■ WHAT IS ASKED:
Write the material out again exactly as it stands.
RAW DATA start
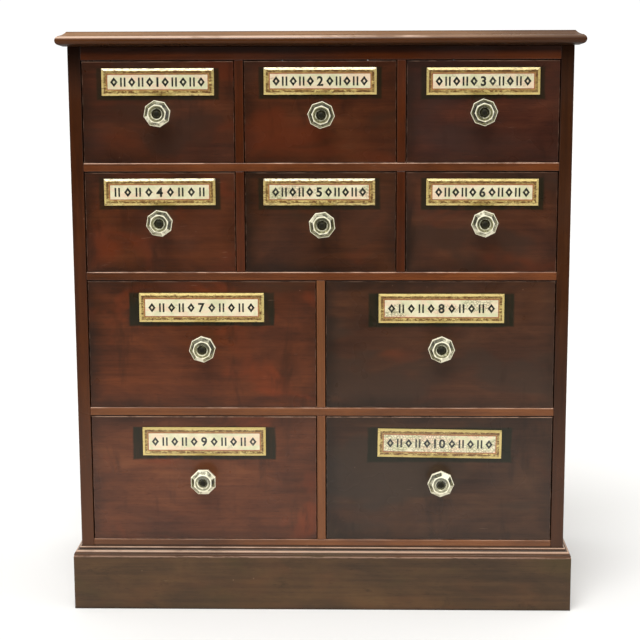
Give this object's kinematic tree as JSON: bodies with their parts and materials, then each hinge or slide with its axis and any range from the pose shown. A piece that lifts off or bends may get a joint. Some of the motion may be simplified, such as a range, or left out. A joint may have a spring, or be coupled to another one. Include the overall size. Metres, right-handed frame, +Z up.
{
  "type": "apothecary cabinet",
  "caption": "Free-standing mahogany apothecary chest with rows of small and large drawers, glass label plates, faceted glass knobs and a moulded plinth.",
  "frame": {"origin": "bottom centre of the whole chest's bounding box, on the floor", "axes": "+Z up, -Y out of the front (the way the drawers open), +X to the right seen from the front"},
  "size_m": [0.74, 0.3796, 0.842],
  "materials": {
    "mahogany_fronts": "french polish, worn",
    "mahogany_carcass": "french polish, worn",
    "mahogany_rails": "worn polish",
    "mahogany_plinth": "dull polish",
    "pine": "bare, aged",
    "pine_back": "bare, darkened",
    "drawer_wood": "bare, aged",
    "clear_glass": "pressed and polished",
    "tarnished_brass": "tarnished",
    "gilt_label": "reverse-painted glass, gilt border"
  },
  "bodies": {
    "carcass": {"top_board": "mahogany_carcass", "side_panel_left": "mahogany_carcass", "side_panel_right": "mahogany_carcass", "front_rails": "mahogany_rails", "front_muntins": "mahogany_rails", "dust_boards": "pine", "drawer_guides": "pine", "back_boards": "pine_back", "plinth_boards": "mahogany_plinth", "plinth_moulding": "mahogany_plinth"},
    "drawer_01": {"drawer_01_front": "mahogany_fronts", "drawer_01_box": "drawer_wood", "drawer_01_knob": "clear_glass", "drawer_01_knob_bolt": "tarnished_brass", "drawer_01_label": "gilt_label"},
    "drawer_02": {"drawer_02_front": "mahogany_fronts", "drawer_02_box": "drawer_wood", "drawer_02_knob": "clear_glass", "drawer_02_knob_bolt": "tarnished_brass", "drawer_02_label": "gilt_label"},
    "drawer_03": {"drawer_03_front": "mahogany_fronts", "drawer_03_box": "drawer_wood", "drawer_03_knob": "clear_glass", "drawer_03_knob_bolt": "tarnished_brass", "drawer_03_label": "gilt_label"},
    "drawer_04": {"drawer_04_front": "mahogany_fronts", "drawer_04_box": "drawer_wood", "drawer_04_knob": "clear_glass", "drawer_04_knob_bolt": "tarnished_brass", "drawer_04_label": "gilt_label"},
    "drawer_05": {"drawer_05_front": "mahogany_fronts", "drawer_05_box": "drawer_wood", "drawer_05_knob": "clear_glass", "drawer_05_knob_bolt": "tarnished_brass", "drawer_05_label": "gilt_label"},
    "drawer_06": {"drawer_06_front": "mahogany_fronts", "drawer_06_box": "drawer_wood", "drawer_06_knob": "clear_glass", "drawer_06_knob_bolt": "tarnished_brass", "drawer_06_label": "gilt_label"},
    "drawer_07": {"drawer_07_front": "mahogany_fronts", "drawer_07_box": "drawer_wood", "drawer_07_knob": "clear_glass", "drawer_07_knob_bolt": "tarnished_brass", "drawer_07_label": "gilt_label"},
    "drawer_08": {"drawer_08_front": "mahogany_fronts", "drawer_08_box": "drawer_wood", "drawer_08_knob": "clear_glass", "drawer_08_knob_bolt": "tarnished_brass", "drawer_08_label": "gilt_label"},
    "drawer_09": {"drawer_09_front": "mahogany_fronts", "drawer_09_box": "drawer_wood", "drawer_09_knob": "clear_glass", "drawer_09_knob_bolt": "tarnished_brass", "drawer_09_label": "gilt_label"},
    "drawer_10": {"drawer_10_front": "mahogany_fronts", "drawer_10_box": "drawer_wood", "drawer_10_knob": "clear_glass", "drawer_10_knob_bolt": "tarnished_brass", "drawer_10_label": "gilt_label"}
  },
  "joints": [
    {"name": "drawer_01_slide", "type": "slide", "parent": "carcass", "child": "drawer_01", "axis": [0, -1, 0], "range_m": [0, 0.26]},
    {"name": "drawer_02_slide", "type": "slide", "parent": "carcass", "child": "drawer_02", "axis": [0, -1, 0], "range_m": [0, 0.26]},
    {"name": "drawer_03_slide", "type": "slide", "parent": "carcass", "child": "drawer_03", "axis": [0, -1, 0], "range_m": [0, 0.26]},
    {"name": "drawer_04_slide", "type": "slide", "parent": "carcass", "child": "drawer_04", "axis": [0, -1, 0], "range_m": [0, 0.26]},
    {"name": "drawer_05_slide", "type": "slide", "parent": "carcass", "child": "drawer_05", "axis": [0, -1, 0], "range_m": [0, 0.26]},
    {"name": "drawer_06_slide", "type": "slide", "parent": "carcass", "child": "drawer_06", "axis": [0, -1, 0], "range_m": [0, 0.26]},
    {"name": "drawer_07_slide", "type": "slide", "parent": "carcass", "child": "drawer_07", "axis": [0, -1, 0], "range_m": [0, 0.26]},
    {"name": "drawer_08_slide", "type": "slide", "parent": "carcass", "child": "drawer_08", "axis": [0, -1, 0], "range_m": [0, 0.26]},
    {"name": "drawer_09_slide", "type": "slide", "parent": "carcass", "child": "drawer_09", "axis": [0, -1, 0], "range_m": [0, 0.26]},
    {"name": "drawer_10_slide", "type": "slide", "parent": "carcass", "child": "drawer_10", "axis": [0, -1, 0], "range_m": [0, 0.26]}
  ]
}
RAW DATA end
■ WRITTEN SOLUTION:
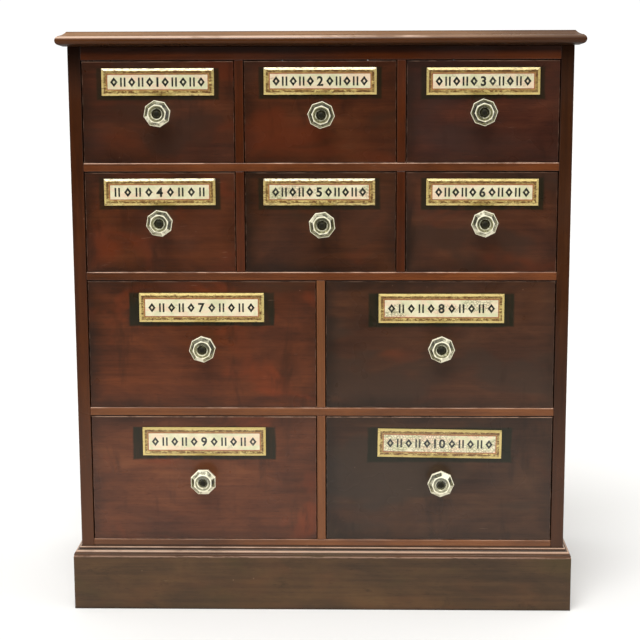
Give this object's kinematic tree as JSON: bodies with their parts and materials, then each hinge or slide with its axis and any range from the pose shown. A piece that lifts off or bends may get a joint. Some of the motion may be simplified, such as a range, or left out. A joint may have a spring, or be coupled to another one. Include the overall size. Metres, right-handed frame, +Z up.
{
  "type": "apothecary cabinet",
  "caption": "Free-standing mahogany apothecary chest with rows of small and large drawers, glass label plates, faceted glass knobs and a moulded plinth.",
  "frame": {"origin": "bottom centre of the whole chest's bounding box, on the floor", "axes": "+Z up, -Y out of the front (the way the drawers open), +X to the right seen from the front"},
  "size_m": [0.74, 0.3796, 0.842],
  "materials": {
    "mahogany_fronts": "french polish, worn",
    "mahogany_carcass": "french polish, worn",
    "mahogany_rails": "worn polish",
    "mahogany_plinth": "dull polish",
    "pine": "bare, aged",
    "pine_back": "bare, darkened",
    "drawer_wood": "bare, aged",
    "clear_glass": "pressed and polished",
    "tarnished_brass": "tarnished",
    "gilt_label": "reverse-painted glass, gilt border"
  },
  "bodies": {
    "carcass": {"top_board": "mahogany_carcass", "side_panel_left": "mahogany_carcass", "side_panel_right": "mahogany_carcass", "front_rails": "mahogany_rails", "front_muntins": "mahogany_rails", "dust_boards": "pine", "drawer_guides": "pine", "back_boards": "pine_back", "plinth_boards": "mahogany_plinth", "plinth_moulding": "mahogany_plinth"},
    "drawer_01": {"drawer_01_front": "mahogany_fronts", "drawer_01_box": "drawer_wood", "drawer_01_knob": "clear_glass", "drawer_01_knob_bolt": "tarnished_brass", "drawer_01_label": "gilt_label"},
    "drawer_02": {"drawer_02_front": "mahogany_fronts", "drawer_02_box": "drawer_wood", "drawer_02_knob": "clear_glass", "drawer_02_knob_bolt": "tarnished_brass", "drawer_02_label": "gilt_label"},
    "drawer_03": {"drawer_03_front": "mahogany_fronts", "drawer_03_box": "drawer_wood", "drawer_03_knob": "clear_glass", "drawer_03_knob_bolt": "tarnished_brass", "drawer_03_label": "gilt_label"},
    "drawer_04": {"drawer_04_front": "mahogany_fronts", "drawer_04_box": "drawer_wood", "drawer_04_knob": "clear_glass", "drawer_04_knob_bolt": "tarnished_brass", "drawer_04_label": "gilt_label"},
    "drawer_05": {"drawer_05_front": "mahogany_fronts", "drawer_05_box": "drawer_wood", "drawer_05_knob": "clear_glass", "drawer_05_knob_bolt": "tarnished_brass", "drawer_05_label": "gilt_label"},
    "drawer_06": {"drawer_06_front": "mahogany_fronts", "drawer_06_box": "drawer_wood", "drawer_06_knob": "clear_glass", "drawer_06_knob_bolt": "tarnished_brass", "drawer_06_label": "gilt_label"},
    "drawer_07": {"drawer_07_front": "mahogany_fronts", "drawer_07_box": "drawer_wood", "drawer_07_knob": "clear_glass", "drawer_07_knob_bolt": "tarnished_brass", "drawer_07_label": "gilt_label"},
    "drawer_08": {"drawer_08_front": "mahogany_fronts", "drawer_08_box": "drawer_wood", "drawer_08_knob": "clear_glass", "drawer_08_knob_bolt": "tarnished_brass", "drawer_08_label": "gilt_label"},
    "drawer_09": {"drawer_09_front": "mahogany_fronts", "drawer_09_box": "drawer_wood", "drawer_09_knob": "clear_glass", "drawer_09_knob_bolt": "tarnished_brass", "drawer_09_label": "gilt_label"},
    "drawer_10": {"drawer_10_front": "mahogany_fronts", "drawer_10_box": "drawer_wood", "drawer_10_knob": "clear_glass", "drawer_10_knob_bolt": "tarnished_brass", "drawer_10_label": "gilt_label"}
  },
  "joints": [
    {"name": "drawer_01_slide", "type": "slide", "parent": "carcass", "child": "drawer_01", "axis": [0, -1, 0], "range_m": [0, 0.26]},
    {"name": "drawer_02_slide", "type": "slide", "parent": "carcass", "child": "drawer_02", "axis": [0, -1, 0], "range_m": [0, 0.26]},
    {"name": "drawer_03_slide", "type": "slide", "parent": "carcass", "child": "drawer_03", "axis": [0, -1, 0], "range_m": [0, 0.26]},
    {"name": "drawer_04_slide", "type": "slide", "parent": "carcass", "child": "drawer_04", "axis": [0, -1, 0], "range_m": [0, 0.26]},
    {"name": "drawer_05_slide", "type": "slide", "parent": "carcass", "child": "drawer_05", "axis": [0, -1, 0], "range_m": [0, 0.26]},
    {"name": "drawer_06_slide", "type": "slide", "parent": "carcass", "child": "drawer_06", "axis": [0, -1, 0], "range_m": [0, 0.26]},
    {"name": "drawer_07_slide", "type": "slide", "parent": "carcass", "child": "drawer_07", "axis": [0, -1, 0], "range_m": [0, 0.26]},
    {"name": "drawer_08_slide", "type": "slide", "parent": "carcass", "child": "drawer_08", "axis": [0, -1, 0], "range_m": [0, 0.26]},
    {"name": "drawer_09_slide", "type": "slide", "parent": "carcass", "child": "drawer_09", "axis": [0, -1, 0], "range_m": [0, 0.26]},
    {"name": "drawer_10_slide", "type": "slide", "parent": "carcass", "child": "drawer_10", "axis": [0, -1, 0], "range_m": [0, 0.26]}
  ]
}